Berbicara tentang hari nahas di zaman ini, tak ubahnya membahas pembahasan di zaman-zaman sebelumnya. Sebab, walaupun zaman ini penuh perkembangan, ternyata masih banyak masyarakat yang mengaitkan hari nahas dengan banyak hal. Seperti ketika hendak melakukan suatu pekerjaan, membangun rumah, menikahkan anak, membeli sesuatu dan lain sebagainya. Sehingga, tak jarang dari mereka mendatangi orang-orang ahli dan bertanya tentang hari tersebut, apakah hari untung atau malah buntung. Lantas bagaimana sebenarnya akidah Islam menanggapi hal ini?

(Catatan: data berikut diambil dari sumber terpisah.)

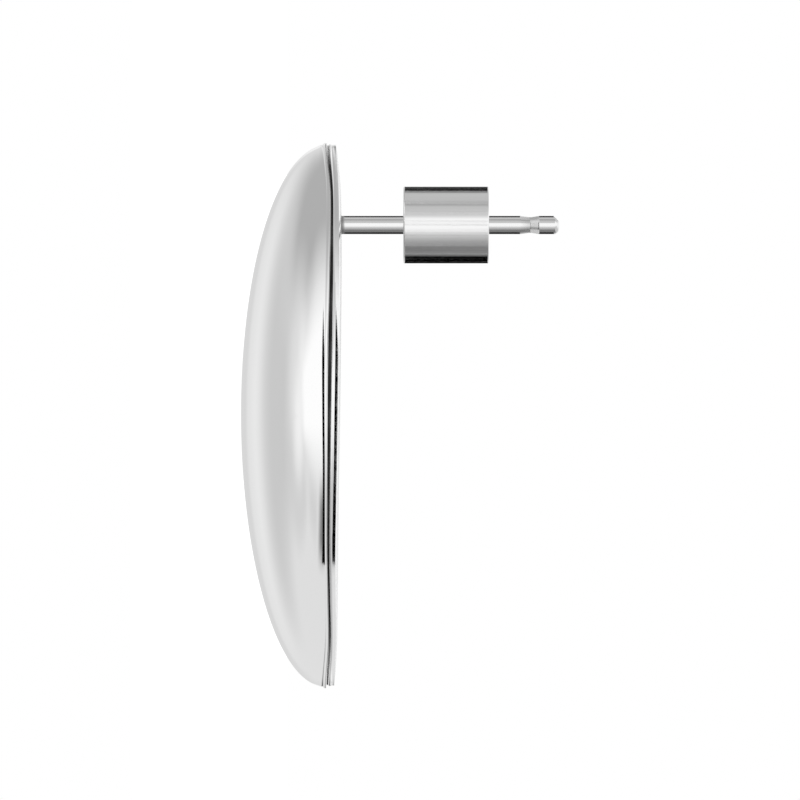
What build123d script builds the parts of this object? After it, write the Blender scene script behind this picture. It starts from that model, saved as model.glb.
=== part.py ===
from build123d import *
from math import acos, cos, radians, sin, sqrt, tan
import os

# Button earring: a hollow polished dome closed by a back plate, with an ear post and its clutch.
# It lies on its dome. The origin is the dome's lowest point, +Z runs along the post, and the
# post stands towards -X. Lengths are in millimetres and angles in degrees.

# Front dome: half an ellipse turned about Z, as a shell
dome_radius = 13.55
dome_depth = 4.3
dome_wall = 0.5

# Rim of the dome: a narrow crease that starts short of the widest plane by the lap, then a bead
# that stands proud of the dome and is narrowest at +X because the seam leans
crease_lap = 0.22
crease_width = 0.07
bead_proud = 0.12
bead_narrow = 0.155

# Open seam between the dome and the back plate
seam_gap = 0.06
seam_lean = 0.45

# Back plate: its own edge bead, a crease, and a gentle roll up to the flat back
plate_setback = 0.16
plate_thickness = 0.47
plate_bead_width = 0.22
plate_crease_width = 0.09
plate_crease_depth = 0.12
roll_width = 2.6

# Locating lip inside the dome's mouth
lip_width = 0.5
lip_depth = 0.4
lip_clearance = 0.05

# Ear post, soldered on the plate, and its slant-ground tip
post_diameter = 0.91
post_inset = 4.0
post_length = 10.9
solder_fillet = 0.1
tip_round = 0.28
facet_length = 0.42
facet_slope = 45

# Friction notch round the post
notch_depth = 0.075
notch_length = 0.95
notch_to_tip = 1.44

# Clutch: a plain barrel on the post
clutch_diameter = 3.84
clutch_length = 4.28
clutch_clearance = 0.03
clutch_round = 0.15
clutch_countersink = 0.15
lobe_room = 3.1

# Radii that follow
bead_radius = dome_radius + bead_proud
mouth_radius = dome_radius - dome_wall
plate_radius = bead_radius - plate_setback
post_offset = plate_radius - post_inset
post_radius = post_diameter / 2

# Heights that follow: the seam's are at the middle, and the post's side is higher by its lean
crease_height = dome_depth - crease_lap
bead_height = crease_height + crease_width
slope = tan(radians(seam_lean))
lean_rise = bead_radius * slope
seam_height = bead_height + bead_narrow + lean_rise + seam_gap / 2
plate_low = seam_gap / 2
plate_high = plate_low + plate_thickness
back_at_post = seam_height + plate_high + post_offset * slope
post_tip = back_at_post + post_length
notch_middle = post_tip - notch_to_tip
clutch_low = back_at_post + lobe_room
clutch_high = clutch_low + clutch_length

# Roundings that follow the walls they stand on
crease_radius = dome_radius * sqrt(1 - (crease_lap / dome_depth) ** 2)
bead_round = 0.7 * (bead_radius - crease_radius)
seam_round = 0.3 * bead_narrow
plate_bead_round = 0.7 * plate_crease_depth
roll_round = 0.4 * plate_crease_width

# Frames of the leaning seam and of the post
seam_frame = Pos(0, 0, seam_height) * Rot(0, seam_lean, 0)
post_frame = Pos(-post_offset, 0, 0)


def turned(outline, roundings, frame):
    """Solid turned about Z from an outline of radius and height, with its corners rounded first."""
    section = make_face(outline)
    for x, y, radius in roundings:
        corner = section.vertices().sort_by_distance(Vector(x, y))[0]
        section = fillet(corner, radius)
    return frame * revolve(Plane.XZ * section, axis=Axis.Z)


def bowl(half_width, depth, lap):
    """Arc of an ellipse that rises from the axis and stops short of the widest plane by a lap."""
    sweep = acos(lap / depth)
    low = dome_depth - depth
    where_tangents_meet = (half_width * tan(sweep / 2), low)
    end = (half_width * sin(sweep), dome_depth - lap)
    return Bezier((0, low), where_tangents_meet, end, weights=[1, cos(sweep / 2), 1])


def front_dome():
    """Pressed dome with the bead on its rim, open towards the back."""
    rim_top = seam_height + 2 * lean_rise
    outside = bowl(dome_radius, dome_depth, crease_lap)
    inside = bowl(mouth_radius, dome_depth - dome_wall, 0)
    rim = Polyline(
        outside @ 1,
        (crease_radius, bead_height),
        (bead_radius, bead_height),
        (bead_radius, rim_top),
        (mouth_radius, rim_top),
        inside @ 1,
    )
    outline = [outside, rim, inside, Line(inside @ 0, outside @ 0)]
    shell = turned(outline, [(bead_radius, bead_height, bead_round)], Pos())
    above_seam = Cylinder(2 * bead_radius, rim_top, align=(Align.CENTER, Align.CENTER, Align.MIN))
    shell -= seam_frame * Pos(0, 0, -seam_gap / 2) * above_seam
    seam_face = shell.faces().sort_by(Axis.Z)[-1]
    return fillet(seam_face.outer_wire().edges(), seam_round)


def plate_disc():
    """Back plate with its locating lip, edge bead, crease and rolled back, set on the seam."""
    lip_radius = mouth_radius - lip_clearance
    lip_low = plate_low - lip_depth
    roll_radius = plate_radius - plate_crease_depth
    crease_low = plate_low + plate_bead_width
    crease_high = crease_low + plate_crease_width
    edge = Polyline(
        (0, plate_high),
        (0, plate_low),
        (lip_radius - lip_width, plate_low),
        (lip_radius - lip_width, lip_low),
        (lip_radius, lip_low),
        (lip_radius, plate_low),
        (plate_radius, plate_low),
        (plate_radius, crease_low),
        (roll_radius, crease_low),
        (roll_radius, crease_high),
    )
    flat = Line((0, plate_high), (roll_radius - roll_width, plate_high))
    roll = TangentArc(flat @ 1, edge @ 1, tangent=(1, 0))
    roundings = [
        (plate_radius, plate_low, seam_round),
        (plate_radius, crease_low, plate_bead_round),
        (roll_radius, crease_high, roll_round),
    ]
    return turned([edge, flat, roll], roundings, seam_frame)


def ear_post():
    """Round post with its friction notch, rounded end and slant-ground tip."""
    root = seam_height + plate_low + plate_thickness / 2
    notch = ThreePointArc(
        (post_radius, notch_middle - notch_length / 2),
        (post_radius - notch_depth, notch_middle),
        (post_radius, notch_middle + notch_length / 2),
    )
    shank = Polyline((0, root), (post_radius, root), notch @ 0)
    end = Polyline(notch @ 1, (post_radius, post_tip), (0, post_tip), (0, root))
    post = turned([shank, notch, end], [(post_radius, post_tip, tip_round)], post_frame)
    waste = Box(post_length, post_length, post_length, align=(Align.CENTER, Align.CENTER, Align.MIN))
    facet_place = Pos(-post_radius, 0, post_tip - facet_length) * Rot(0, -facet_slope, 0)
    return post - post_frame * facet_place * waste


def back_plate_with_post():
    """Back plate and post as one soldered solid, with the solder's fillet at the root."""
    solid = plate_disc() + ear_post()
    rings = solid.edges().filter_by(GeomType.LINE, reverse=True)
    root_ring = rings.sort_by_distance(Vector(-post_offset, 0, back_at_post))[0]
    return fillet(root_ring, solder_fillet)


def clutch():
    """Barrel with rounded ends and a bore that is countersunk at both ends."""
    radius = clutch_diameter / 2
    bore_radius = post_radius + clutch_clearance
    mouth = bore_radius + clutch_countersink
    outline = Polyline(
        (bore_radius, clutch_low + clutch_countersink),
        (mouth, clutch_low),
        (radius, clutch_low),
        (radius, clutch_high),
        (mouth, clutch_high),
        (bore_radius, clutch_high - clutch_countersink),
        close=True,
    )
    roundings = [(radius, clutch_low, clutch_round), (radius, clutch_high, clutch_round)]
    return turned(outline, roundings, post_frame)


nodes = {
    "front_dome": front_dome(),
    "back_plate_with_post": back_plate_with_post(),
    "clutch": clutch(),
}
os.makedirs("parts", exist_ok=True)
for name, solid in nodes.items():
    export_step(solid, f"parts/{name}.step")
    print(f"{name}: {solid.volume:.3f} mm3")
print(f"seam {seam_height:.4f}, back at the post {back_at_post:.4f}, tip {post_tip:.4f}")
print(f"clutch from {clutch_low:.4f}, off the post after {post_tip - clutch_low:.4f}")
print(f"notch ends at {notch_middle + notch_length / 2:.4f}")
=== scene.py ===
import logging
import math
from dataclasses import dataclass
from enum import Enum
from typing import Callable, NamedTuple

import bmesh
import bpy
from mathutils import Matrix, Vector


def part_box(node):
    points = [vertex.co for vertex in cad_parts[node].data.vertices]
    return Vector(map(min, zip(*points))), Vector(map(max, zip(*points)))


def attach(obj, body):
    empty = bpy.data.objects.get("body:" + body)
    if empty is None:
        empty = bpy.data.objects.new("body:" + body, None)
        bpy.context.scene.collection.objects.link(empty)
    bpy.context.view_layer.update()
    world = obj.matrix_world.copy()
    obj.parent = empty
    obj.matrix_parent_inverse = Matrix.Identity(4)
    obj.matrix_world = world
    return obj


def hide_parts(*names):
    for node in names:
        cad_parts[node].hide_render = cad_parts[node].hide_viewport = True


# Dressed model of a polished button earring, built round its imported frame. It lies on its dome:
# +Z runs along the ear post, and the post stands towards -X. Lengths are in metres, angles in
# degrees, and tones are linear, from 0 for black to 1 for the white of the picture.

MM = 0.001

# A straight step of a profile that is longer than LONGEST_STEP gets a ring at HOLD from each end
MERGE_DISTANCE = 1e-6
LONGEST_STEP = 0.3 * MM
HOLD = 0.012 * MM

# Steps along the curves of a profile
BOWL_STEPS = 90
HOLLOW_STEPS = 60
CREASE_STEPS = 6
BEAD_STEPS = 12
CORNER_STEPS = 6
ROLL_STEPS = 24
END_STEPS = 8

# Steps round the axis
BUTTON_STEPS = 256
POST_STEPS = 96
BARREL_STEPS = 192

# Edges that turn by more than this are shaded sharp
SHARP_TURN = 40.0
SHARP_TURN_OF_BARREL = 30.0

# Middle of what a noise gives
NOISE_MIDDLE = 0.5

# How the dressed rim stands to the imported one
SEAM_LEAN = 0.45
SEAM_RISE = 0.05 * MM
BEAD_PROUD = 0.125 * MM
PLATE_PROUD = 0.03 * MM

log = logging.getLogger("button_earring")

Socket = bpy.types.NodeSocket


class Ring(NamedTuple):
    """One point of a turned profile."""

    radius: float
    height: float


class Body(Enum):
    """Moving bodies of the frame that a piece rides on."""

    BUTTON = "button"
    CLUTCH = "clutch"


class Slot(Enum):
    """Finishes of the record, which no piece here is given."""

    POLISHED_BUTTON = "polished_button"
    POLISHED_BACK = "polished_back"
    TURNED_CLUTCH = "turned_clutch"


def rounded(centre: Ring, radius: float, start: float, end: float, steps: int) -> list[Ring]:
    """Works out the rings of a round corner.

    Args:
        centre: Middle of the corner's arc.
        radius: Radius of the arc.
        start: Angle of its first ring from the outward radius, in degrees.
        end: Angle of its last ring.
        steps: Number of steps between them.

    Returns:
        The rings, first and last included.
    """
    angles = [math.radians(start + (end - start) * i / steps) for i in range(steps + 1)]
    return [Ring(centre.radius + radius * math.cos(angle), centre.height + radius * math.sin(angle))
            for angle in angles]


def swept(start: Ring, width: float, first_lean: float, last_lean: float, steps: int) -> list[Ring]:
    """Works out a band that sweeps evenly from one lean to another.

    Args:
        start: Ring where the band starts.
        width: Width of the band along the axis.
        first_lean: How far its outer side faces down at the start, in degrees.
        last_lean: How far it faces down at the end.
        steps: Number of steps along it.

    Returns:
        The rings, first and last included.
    """
    rings = [start]
    rise = width / steps
    for i in range(steps):
        lean = math.radians(first_lean + (last_lean - first_lean) * (i + 0.5) / steps)
        rings.append(Ring(rings[-1].radius + rise * math.tan(lean), rings[-1].height + rise))
    return rings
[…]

Dalam kitab Talkhȋsul-Murȃd (hlm 206) terdapat penjelasan bahwa jika ada yang bertanya seperti di atas; apakah hari itu adalah hari beruntung atau hari nahas, maka pertanyaan tersebut tidak perlu dijawab. Sebab syariat telah melarang hal tersebut dengan larangan yang cukup tegas. Dan kita tidak usah menghiraukan jika ada orang yang bertanya perihal tadi.
Ibnul Farkah mengutip komentar Imam asy-Syafi’i, bahwasanna jika ada seorang ahli nujum atau seorang peramal mengatakan bahwa hari ini adalah hari nahas atau hari beruntung, misalnya, lalu perkataan ahli nujum atau peramal tersebut diyakini kebenarannya, dengan tetap meyakini bahwa tidak ada yang memberi atsar (bekas) atau pengaruh sama sekali selain Allah ﷻ. Hanya saja Allah ﷻ memberlakukan adat kepada sesuatu yang Allah ﷻ kehendaki, dalam hal ini adalah hari tertentu. Maka kepercayaan semacam ini tidak bermasalah alias tidak haram. (Tuhfatul-Murȋd hlm 58)
Beda halnya apabila memercayai bahwa memang hari tersebut yang memberi pengaruh sendiri dengan menafikan kodrat Ilahi, maka hal ini bisa menjurus kepada kekafiran. Syekh Ibrahim al-Baijuri menegaskan dalam kitab Tuhfatul-Murȋd (hlm 58):
فَمَنْ اعْتَقَدَ أَنَّ الأسْبَابَ العَادِيَة كَالنَّارِ وَالسِّكِيْنِ وَالْأَكْلِ وَالشُّرْبِ تُؤَثِّرُ فِى مُسَبِّبَاتِهَا الحَرْقَ وَالْقَطْعَ وَالشَّبْعَ وَالرَّيَّ بِطَبْعِهَا وَذَاتِهَا فَهُوَ كَافِرٌ بِاْلإِجْمَاعِ
“Barangsiapa berkeyakinan segala sesuatu terkait dan tergantung pada sebab dan akibat, seperti api menyebabkan membakar, pisau menyebabkan terpotong, makanan menyebabkan kenyang, minuman menyebabkan segar dan lain sebagainya dengan sendirinya (tanpa ikut campur tangan Allah) hukumnya kafir dengan kesepakatan para ulama.”
Walhasil, larangan syarak untuk memercayai hari-hari nahas seperti di atas adalah jika orang tersebut berkeyakinan semua kejadian yang terjadi adalah akibat hari nahas itu, bukan berasal dari Allah ﷻ. Sementara kalau mengembalikan semua kejadian dari Allah ﷻ dan tidak ada kejadian yang muncul dari mahkluk atau hari nahas, maka tidak ada larangan dari Agama. Karena sesuai dengan sunnatullah, bahwa Allah ﷻ memberlakukan adat-Nya pada setiap hal yang Ia kehendaki.